## Problem details
Write out exactly the lines below that run from the one containing "obj.matrix_world = world" through the one containing "camera_target = Vector((-6.5, 4.8, 14.4))", both included, with no other lines.

Start Given data

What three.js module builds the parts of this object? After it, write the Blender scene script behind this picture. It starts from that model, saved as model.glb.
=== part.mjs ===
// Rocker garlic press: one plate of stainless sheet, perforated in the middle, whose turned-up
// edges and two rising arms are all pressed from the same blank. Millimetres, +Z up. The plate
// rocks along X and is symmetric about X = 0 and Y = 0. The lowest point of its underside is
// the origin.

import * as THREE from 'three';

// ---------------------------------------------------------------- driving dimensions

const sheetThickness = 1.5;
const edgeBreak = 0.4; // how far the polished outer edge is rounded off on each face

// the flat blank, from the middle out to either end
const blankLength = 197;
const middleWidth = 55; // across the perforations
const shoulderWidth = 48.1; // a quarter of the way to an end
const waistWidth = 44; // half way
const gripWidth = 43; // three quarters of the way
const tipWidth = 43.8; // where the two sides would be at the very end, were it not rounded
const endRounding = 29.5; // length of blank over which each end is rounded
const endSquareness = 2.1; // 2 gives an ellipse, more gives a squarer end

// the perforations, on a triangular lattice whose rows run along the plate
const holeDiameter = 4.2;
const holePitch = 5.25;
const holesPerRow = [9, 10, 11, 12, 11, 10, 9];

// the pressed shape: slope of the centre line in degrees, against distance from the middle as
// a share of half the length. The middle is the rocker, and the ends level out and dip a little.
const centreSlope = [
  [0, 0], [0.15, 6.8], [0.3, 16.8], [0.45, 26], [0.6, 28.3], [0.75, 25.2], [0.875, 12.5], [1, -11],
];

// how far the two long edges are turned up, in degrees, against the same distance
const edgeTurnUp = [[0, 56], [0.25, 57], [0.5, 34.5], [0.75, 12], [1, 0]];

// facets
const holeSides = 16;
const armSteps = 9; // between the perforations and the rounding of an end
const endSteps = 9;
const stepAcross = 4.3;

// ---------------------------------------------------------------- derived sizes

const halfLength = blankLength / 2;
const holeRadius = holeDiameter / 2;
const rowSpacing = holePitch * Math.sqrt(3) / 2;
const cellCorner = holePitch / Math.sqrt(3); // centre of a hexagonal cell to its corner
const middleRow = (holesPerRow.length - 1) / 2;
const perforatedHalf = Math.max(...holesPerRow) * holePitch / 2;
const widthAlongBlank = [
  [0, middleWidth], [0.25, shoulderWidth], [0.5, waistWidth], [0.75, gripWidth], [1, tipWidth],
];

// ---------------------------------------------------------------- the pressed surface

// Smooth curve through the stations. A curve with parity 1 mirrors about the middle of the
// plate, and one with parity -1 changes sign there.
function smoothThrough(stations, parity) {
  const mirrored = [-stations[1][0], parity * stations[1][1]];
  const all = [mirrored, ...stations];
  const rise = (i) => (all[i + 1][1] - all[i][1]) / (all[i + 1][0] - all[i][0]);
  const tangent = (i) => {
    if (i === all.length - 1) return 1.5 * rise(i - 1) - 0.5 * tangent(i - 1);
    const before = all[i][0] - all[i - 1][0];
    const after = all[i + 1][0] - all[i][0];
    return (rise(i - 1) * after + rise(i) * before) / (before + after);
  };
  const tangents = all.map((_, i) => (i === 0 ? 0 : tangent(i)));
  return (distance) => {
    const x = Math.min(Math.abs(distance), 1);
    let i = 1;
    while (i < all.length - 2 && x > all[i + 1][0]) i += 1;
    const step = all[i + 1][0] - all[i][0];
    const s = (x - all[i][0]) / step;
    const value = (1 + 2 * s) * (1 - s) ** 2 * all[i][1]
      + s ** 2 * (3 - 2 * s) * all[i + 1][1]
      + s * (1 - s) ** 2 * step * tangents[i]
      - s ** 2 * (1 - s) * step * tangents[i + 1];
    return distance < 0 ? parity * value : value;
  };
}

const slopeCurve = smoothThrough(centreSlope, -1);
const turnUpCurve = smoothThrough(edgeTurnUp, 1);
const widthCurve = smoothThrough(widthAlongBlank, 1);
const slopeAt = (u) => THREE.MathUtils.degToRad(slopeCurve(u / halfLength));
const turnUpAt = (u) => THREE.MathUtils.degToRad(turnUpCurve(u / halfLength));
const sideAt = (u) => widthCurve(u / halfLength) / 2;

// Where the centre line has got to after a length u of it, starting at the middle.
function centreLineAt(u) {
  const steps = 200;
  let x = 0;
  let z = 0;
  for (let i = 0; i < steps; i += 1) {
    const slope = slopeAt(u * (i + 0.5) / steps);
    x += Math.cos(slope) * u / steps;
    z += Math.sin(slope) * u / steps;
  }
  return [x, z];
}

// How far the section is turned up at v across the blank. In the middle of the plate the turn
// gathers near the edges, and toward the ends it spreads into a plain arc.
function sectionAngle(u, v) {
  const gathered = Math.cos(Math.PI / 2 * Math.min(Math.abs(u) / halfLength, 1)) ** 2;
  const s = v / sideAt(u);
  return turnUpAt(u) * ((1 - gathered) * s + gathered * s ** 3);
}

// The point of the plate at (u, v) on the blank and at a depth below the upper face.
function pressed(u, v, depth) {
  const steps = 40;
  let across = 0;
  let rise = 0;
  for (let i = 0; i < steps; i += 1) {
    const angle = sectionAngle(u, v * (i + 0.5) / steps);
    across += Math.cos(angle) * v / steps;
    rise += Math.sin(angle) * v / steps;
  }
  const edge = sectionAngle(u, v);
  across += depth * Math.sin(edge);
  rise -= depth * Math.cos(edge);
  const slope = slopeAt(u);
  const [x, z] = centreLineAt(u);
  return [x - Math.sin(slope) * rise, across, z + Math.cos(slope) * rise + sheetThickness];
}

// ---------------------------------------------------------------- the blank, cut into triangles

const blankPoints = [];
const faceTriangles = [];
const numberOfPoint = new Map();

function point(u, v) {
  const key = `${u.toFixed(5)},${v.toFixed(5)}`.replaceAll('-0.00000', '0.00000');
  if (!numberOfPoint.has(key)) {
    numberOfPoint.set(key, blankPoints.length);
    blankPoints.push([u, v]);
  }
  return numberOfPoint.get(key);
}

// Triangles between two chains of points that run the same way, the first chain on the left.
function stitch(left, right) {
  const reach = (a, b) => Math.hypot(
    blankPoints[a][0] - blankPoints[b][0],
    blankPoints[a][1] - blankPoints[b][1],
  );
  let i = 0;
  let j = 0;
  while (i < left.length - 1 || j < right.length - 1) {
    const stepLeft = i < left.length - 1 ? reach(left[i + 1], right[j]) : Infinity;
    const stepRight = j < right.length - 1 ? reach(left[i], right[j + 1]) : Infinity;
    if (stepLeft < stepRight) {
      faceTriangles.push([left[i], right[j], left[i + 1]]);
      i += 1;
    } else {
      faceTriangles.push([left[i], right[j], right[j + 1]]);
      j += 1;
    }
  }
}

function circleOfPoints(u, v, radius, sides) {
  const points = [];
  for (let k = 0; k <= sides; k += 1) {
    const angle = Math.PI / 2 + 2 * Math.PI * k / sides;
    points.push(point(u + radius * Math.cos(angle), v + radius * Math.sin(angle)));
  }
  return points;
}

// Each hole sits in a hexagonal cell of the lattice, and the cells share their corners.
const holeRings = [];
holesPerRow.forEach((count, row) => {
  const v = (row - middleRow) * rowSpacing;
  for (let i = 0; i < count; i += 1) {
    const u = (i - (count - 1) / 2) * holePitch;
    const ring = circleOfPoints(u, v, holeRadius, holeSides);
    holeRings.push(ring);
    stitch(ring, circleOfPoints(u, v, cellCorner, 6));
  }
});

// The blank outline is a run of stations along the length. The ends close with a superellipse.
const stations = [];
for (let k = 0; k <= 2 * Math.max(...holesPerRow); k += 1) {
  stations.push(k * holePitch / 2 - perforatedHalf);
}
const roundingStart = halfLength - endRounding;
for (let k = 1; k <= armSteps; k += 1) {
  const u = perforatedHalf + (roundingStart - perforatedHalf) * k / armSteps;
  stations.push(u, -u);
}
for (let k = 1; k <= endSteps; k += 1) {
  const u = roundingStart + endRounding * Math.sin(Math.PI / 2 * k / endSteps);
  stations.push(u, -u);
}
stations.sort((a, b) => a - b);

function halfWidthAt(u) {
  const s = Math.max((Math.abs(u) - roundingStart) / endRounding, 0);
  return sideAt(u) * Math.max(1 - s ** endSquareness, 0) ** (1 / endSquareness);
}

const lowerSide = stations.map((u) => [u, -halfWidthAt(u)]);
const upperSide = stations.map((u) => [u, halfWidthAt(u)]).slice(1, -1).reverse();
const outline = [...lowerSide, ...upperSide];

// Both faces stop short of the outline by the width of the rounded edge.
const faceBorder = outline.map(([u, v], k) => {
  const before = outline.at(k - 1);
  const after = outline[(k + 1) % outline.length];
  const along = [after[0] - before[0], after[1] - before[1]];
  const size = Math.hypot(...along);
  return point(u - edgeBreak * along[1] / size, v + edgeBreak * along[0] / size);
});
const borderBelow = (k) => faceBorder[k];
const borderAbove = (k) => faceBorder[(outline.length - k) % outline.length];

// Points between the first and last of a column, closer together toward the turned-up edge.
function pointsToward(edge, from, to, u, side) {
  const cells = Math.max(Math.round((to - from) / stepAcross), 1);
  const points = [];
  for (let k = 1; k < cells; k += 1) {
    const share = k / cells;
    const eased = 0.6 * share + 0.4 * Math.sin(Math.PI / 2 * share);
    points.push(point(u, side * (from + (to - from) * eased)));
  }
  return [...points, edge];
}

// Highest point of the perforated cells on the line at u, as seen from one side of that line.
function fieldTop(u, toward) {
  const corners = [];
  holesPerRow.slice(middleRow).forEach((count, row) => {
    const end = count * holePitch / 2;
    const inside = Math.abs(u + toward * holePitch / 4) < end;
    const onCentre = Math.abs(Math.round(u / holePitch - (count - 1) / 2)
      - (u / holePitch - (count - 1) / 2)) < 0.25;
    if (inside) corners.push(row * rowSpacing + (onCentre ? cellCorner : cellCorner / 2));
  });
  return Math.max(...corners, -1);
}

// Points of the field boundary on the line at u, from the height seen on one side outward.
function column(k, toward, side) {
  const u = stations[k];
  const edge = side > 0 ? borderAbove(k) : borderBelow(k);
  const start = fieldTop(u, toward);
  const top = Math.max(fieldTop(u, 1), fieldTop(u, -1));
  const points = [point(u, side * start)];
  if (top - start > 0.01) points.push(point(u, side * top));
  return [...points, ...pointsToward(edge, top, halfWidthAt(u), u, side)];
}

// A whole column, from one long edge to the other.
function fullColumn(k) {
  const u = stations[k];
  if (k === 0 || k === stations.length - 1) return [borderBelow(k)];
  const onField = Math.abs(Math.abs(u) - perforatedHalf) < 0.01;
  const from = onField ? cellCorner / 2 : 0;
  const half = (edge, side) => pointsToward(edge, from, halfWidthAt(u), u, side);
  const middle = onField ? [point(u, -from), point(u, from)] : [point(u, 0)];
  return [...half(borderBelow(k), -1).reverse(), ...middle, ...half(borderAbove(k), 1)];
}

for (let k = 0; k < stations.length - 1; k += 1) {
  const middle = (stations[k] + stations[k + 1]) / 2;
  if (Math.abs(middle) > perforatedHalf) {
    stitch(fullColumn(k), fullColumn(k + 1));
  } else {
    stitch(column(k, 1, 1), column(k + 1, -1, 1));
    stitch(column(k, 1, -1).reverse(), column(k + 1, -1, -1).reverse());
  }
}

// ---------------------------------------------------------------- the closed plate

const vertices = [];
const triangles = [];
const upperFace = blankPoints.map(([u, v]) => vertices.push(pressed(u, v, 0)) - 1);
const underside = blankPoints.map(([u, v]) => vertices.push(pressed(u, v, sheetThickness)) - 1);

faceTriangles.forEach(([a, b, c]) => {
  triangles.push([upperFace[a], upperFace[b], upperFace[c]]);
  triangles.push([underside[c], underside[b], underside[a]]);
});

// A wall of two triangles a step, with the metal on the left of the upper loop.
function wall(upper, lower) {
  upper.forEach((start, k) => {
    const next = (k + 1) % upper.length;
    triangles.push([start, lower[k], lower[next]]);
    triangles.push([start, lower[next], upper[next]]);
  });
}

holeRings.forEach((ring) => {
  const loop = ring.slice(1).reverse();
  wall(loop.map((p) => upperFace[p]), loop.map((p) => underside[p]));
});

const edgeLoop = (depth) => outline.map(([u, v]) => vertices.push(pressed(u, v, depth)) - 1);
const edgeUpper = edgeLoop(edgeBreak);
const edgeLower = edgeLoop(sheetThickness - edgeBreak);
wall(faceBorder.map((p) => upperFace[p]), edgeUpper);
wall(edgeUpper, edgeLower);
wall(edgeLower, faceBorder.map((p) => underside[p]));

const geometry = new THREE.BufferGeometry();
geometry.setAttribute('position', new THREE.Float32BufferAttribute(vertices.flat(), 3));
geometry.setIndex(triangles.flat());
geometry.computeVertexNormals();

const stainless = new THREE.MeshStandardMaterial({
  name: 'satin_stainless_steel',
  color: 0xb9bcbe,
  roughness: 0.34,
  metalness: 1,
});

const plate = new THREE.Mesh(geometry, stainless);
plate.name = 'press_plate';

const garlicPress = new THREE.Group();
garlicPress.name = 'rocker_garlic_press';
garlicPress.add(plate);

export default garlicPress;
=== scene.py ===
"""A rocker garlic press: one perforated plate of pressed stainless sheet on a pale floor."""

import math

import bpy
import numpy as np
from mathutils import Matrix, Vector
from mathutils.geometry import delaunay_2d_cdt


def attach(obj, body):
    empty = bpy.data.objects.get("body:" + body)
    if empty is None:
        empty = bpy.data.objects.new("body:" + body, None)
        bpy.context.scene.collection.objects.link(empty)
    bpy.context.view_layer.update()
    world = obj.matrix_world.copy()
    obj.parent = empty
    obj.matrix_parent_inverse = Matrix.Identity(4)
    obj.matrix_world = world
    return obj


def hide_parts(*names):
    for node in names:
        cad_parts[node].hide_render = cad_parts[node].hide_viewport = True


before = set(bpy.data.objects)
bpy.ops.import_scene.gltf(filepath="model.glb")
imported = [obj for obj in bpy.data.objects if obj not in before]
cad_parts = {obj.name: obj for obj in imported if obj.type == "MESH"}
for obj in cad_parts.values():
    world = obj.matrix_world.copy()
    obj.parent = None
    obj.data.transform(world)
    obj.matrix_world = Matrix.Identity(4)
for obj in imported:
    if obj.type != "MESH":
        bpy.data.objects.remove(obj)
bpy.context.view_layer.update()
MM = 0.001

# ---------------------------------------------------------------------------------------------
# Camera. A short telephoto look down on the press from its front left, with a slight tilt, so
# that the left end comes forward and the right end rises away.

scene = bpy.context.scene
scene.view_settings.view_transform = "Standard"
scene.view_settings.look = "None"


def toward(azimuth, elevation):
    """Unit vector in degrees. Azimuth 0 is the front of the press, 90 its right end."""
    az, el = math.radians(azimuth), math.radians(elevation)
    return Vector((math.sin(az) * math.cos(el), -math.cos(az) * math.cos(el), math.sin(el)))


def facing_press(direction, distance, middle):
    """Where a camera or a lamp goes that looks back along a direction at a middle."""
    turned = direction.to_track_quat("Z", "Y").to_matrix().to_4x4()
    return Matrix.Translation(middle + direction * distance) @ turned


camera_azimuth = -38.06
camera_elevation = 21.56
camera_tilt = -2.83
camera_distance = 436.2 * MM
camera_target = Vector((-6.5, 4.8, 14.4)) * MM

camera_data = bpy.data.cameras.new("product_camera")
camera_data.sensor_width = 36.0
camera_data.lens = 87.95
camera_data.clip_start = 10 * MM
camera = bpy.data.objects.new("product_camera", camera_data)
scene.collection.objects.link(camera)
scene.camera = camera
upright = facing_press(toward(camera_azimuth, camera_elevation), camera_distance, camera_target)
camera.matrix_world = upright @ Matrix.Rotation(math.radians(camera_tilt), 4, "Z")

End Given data

## Solution to this task
    obj.matrix_world = world
    return obj


def hide_parts(*names):
    for node in names:
        cad_parts[node].hide_render = cad_parts[node].hide_viewport = True


before = set(bpy.data.objects)
bpy.ops.import_scene.gltf(filepath="model.glb")
imported = [obj for obj in bpy.data.objects if obj not in before]
cad_parts = {obj.name: obj for obj in imported if obj.type == "MESH"}
for obj in cad_parts.values():
    world = obj.matrix_world.copy()
    obj.parent = None
    obj.data.transform(world)
    obj.matrix_world = Matrix.Identity(4)
for obj in imported:
    if obj.type != "MESH":
        bpy.data.objects.remove(obj)
bpy.context.view_layer.update()
MM = 0.001

# ---------------------------------------------------------------------------------------------
# Camera. A short telephoto look down on the press from its front left, with a slight tilt, so
# that the left end comes forward and the right end rises away.

scene = bpy.context.scene
scene.view_settings.view_transform = "Standard"
scene.view_settings.look = "None"


def toward(azimuth, elevation):
    """Unit vector in degrees. Azimuth 0 is the front of the press, 90 its right end."""
    az, el = math.radians(azimuth), math.radians(elevation)
    return Vector((math.sin(az) * math.cos(el), -math.cos(az) * math.cos(el), math.sin(el)))


def facing_press(direction, distance, middle):
    """Where a camera or a lamp goes that looks back along a direction at a middle."""
    turned = direction.to_track_quat("Z", "Y").to_matrix().to_4x4()
    return Matrix.Translation(middle + direction * distance) @ turned


camera_azimuth = -38.06
camera_elevation = 21.56
camera_tilt = -2.83
camera_distance = 436.2 * MM
camera_target = Vector((-6.5, 4.8, 14.4)) * MM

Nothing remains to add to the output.